O problema existe quando consideramos que os aficionados assistem impávidos ao sofrimento e morte de um animal que sabem ser inocente, o que vai contra os instintos empáticos do ser humano. Neste caso, não vale a pena dizer que os aficionados coisificam o animal da mesma forma que fazemos com os animais de abate, mas sim pelo contrário, os aficionados esforçam-se por atribuir caractarísticas antropomórficas ao touro, falam de valor, nobreza, sentido. Em nenhum momento consideram o animal como objecto.
É um claro paradoxo.
O poder mais representativo é o poder sobre a vida e sobre a morte. Historicamente os regimes mais absolutistas destacaram-se pela facilidade com que tiravam a vida aos seus súbditos. As maiores fatias de poder das diferentes igrejas concertaram-se nas mais sanguinárias inquisições. Neste poder a justiça tinha uma importância menor, o importante eram as torturas e as execuções.
Socialmente acontecia o mesmo. As religiões cruéis da antiguidade representavam o poder de uma sociedade em função das vítimas que faziam e o facto de matar prisioneiros ou animais dava-lhes uma demonstração de poder e unia os povos (ainda que contra outros).

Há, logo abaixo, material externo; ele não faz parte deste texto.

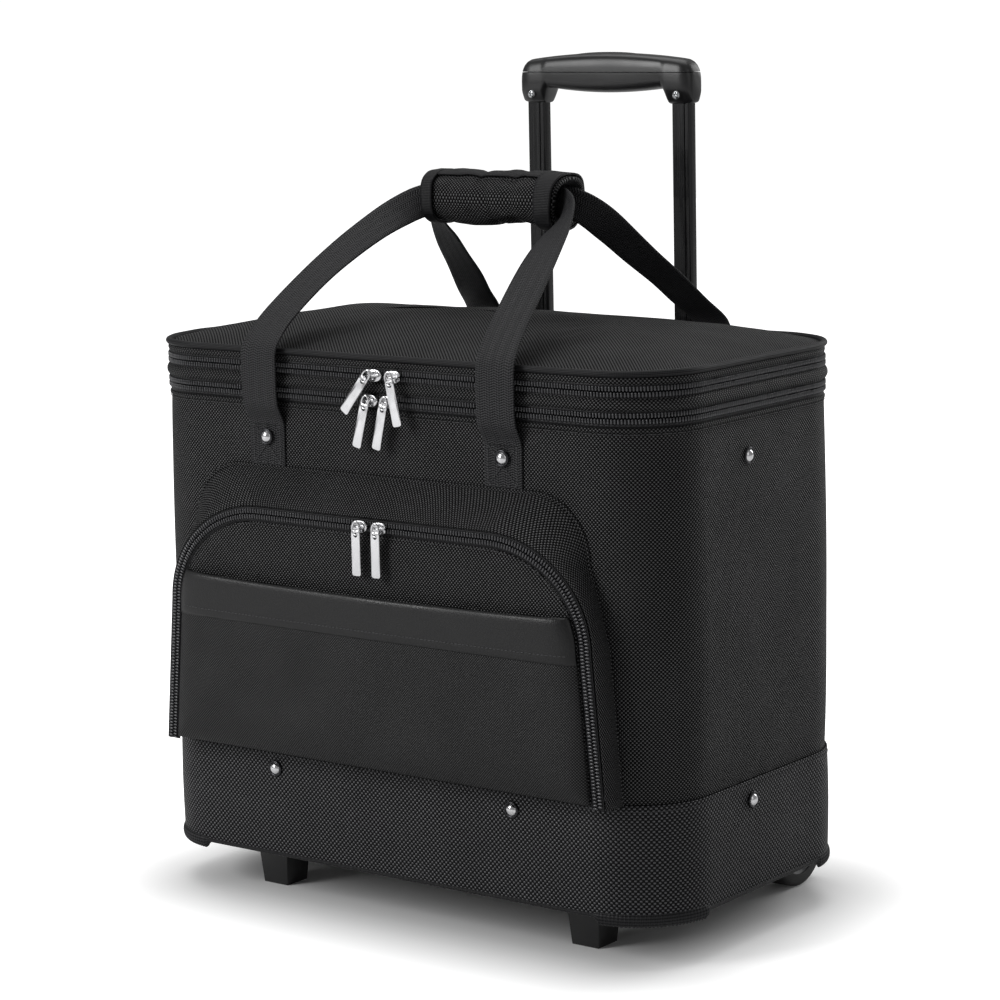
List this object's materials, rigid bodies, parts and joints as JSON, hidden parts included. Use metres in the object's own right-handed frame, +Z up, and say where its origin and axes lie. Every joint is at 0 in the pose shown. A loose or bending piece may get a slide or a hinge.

Encontramos isto nas touradas. Ao espectador dá-se a oportunidade de “intervir” simbolicamente na lide demonstrar o seu poder e matar o animal. Para ele uma tourada televisiva perde toda a sua emoção. Porém não se trata tão somente de o matar, mas demonstrar o seu domínio sobre um animal possante e belo e daí os vinte minutos de tortura que precedem essa morte. Os aficionados portugueses querem que o touro morra em público e sob o seu ponto de vista é razoável a sua pretensão.
Uma vez morto o animal, o público teve a sua dose de comunhão com o poder (totalmente fictício, claro está) e pode regressar a sua casa com tranquilidade. Isto explica também a prática habitual das touradas por parte dos governantes absolutistas como apaziguador social, fê-lo José Bonaparte para conquistar o povo de Madrid (ainda que Carlos V as proíbisse e provavelmente também o faria o seu irmão), fê-lo Fernando VII e a sua filha Isabel II (naquilo que se chamou “ a idade de ouro” da tourada, ainda que tenha sido o seu início).
E fê-lo no século passado Franco protegendo-a, ainda que , curiosamente os falangistas em quem este por sua vez se apoiava estivessem contra.